If you really need to be able to generate the 1 too, there are 2^53 + 1 possible numbers, which is hard to clamp while maintaining uniform distribution. I believe rejection sampling would be the easiest (and maybe even fastest) solution for your case.

' pseudo code for generating one random Double
' from [0,1] with uniform distribution
LongLong buffer
Double rand
Do
  RtlGenRandom(buffer, 8)
  buffer = buffer and 0x3FFFFFFFFFFFFF  ' clamp to 54 bits
Loop While buffer > 0x20000000000000
If buffer == 0x20000000000000 Then
  rand = 1.0
Else
  rand = buffer / CDbl(0x20000000000000)
End If

To speed up both approaches, it's probably best to call RtlGenRandom only once on a very big buffer. If you know that you need N random numbers, you can generate 8*N random bytes for the first approach, or 8*N*1.5 (on average) random bytes for the second one.

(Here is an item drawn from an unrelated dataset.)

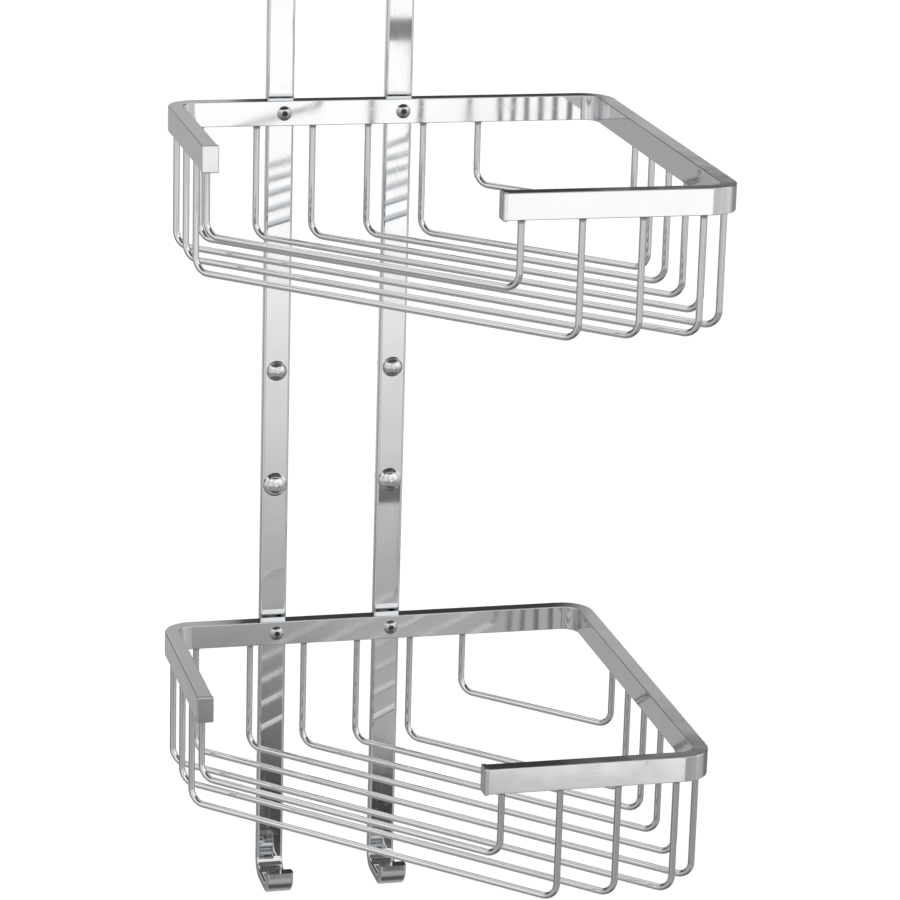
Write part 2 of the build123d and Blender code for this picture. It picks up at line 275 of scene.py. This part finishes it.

Since you only need 7 random bytes per LongLong, you could even reduce that total buffer size by 1/8.

Experiment

I wrote a small C program (link to online editor) to test that the division actually generates unique floats and there are no x!=y for which x/constant == y/constant due to rounding errors:

#include <stdio.h>
#include <stdint.h>

union {
  uint64_t i;
  double f;
} u;

int main() {
  uint64_t p53 = (1L << 53);
  for (uint64_t magnitude = 2; magnitude <= p53; magnitude <<= 4) {
    for (int offset = -2; offset < 2; ++offset) {
      uint64_t n = magnitude + offset;
      u.f = n / (double) p53;
      printf("%16lu/%16lu.0 = 0x%016lx = %-21.13a = %.17e = %.17f\n",
             n, p53, u.i, u.f, u.f, u.f);
    }
    printf("%16s/\n", "...");
  }
  return 0;
}

From its output we can see that our steps are evenly spaced and ...

Near 0.0, we are skipping multiple floats in one step
But near 1.1, our steps go from one float to its direct neighbor.
1.0 + step == 1.0 again, because our steps are too fine-granular for floats > 1.0.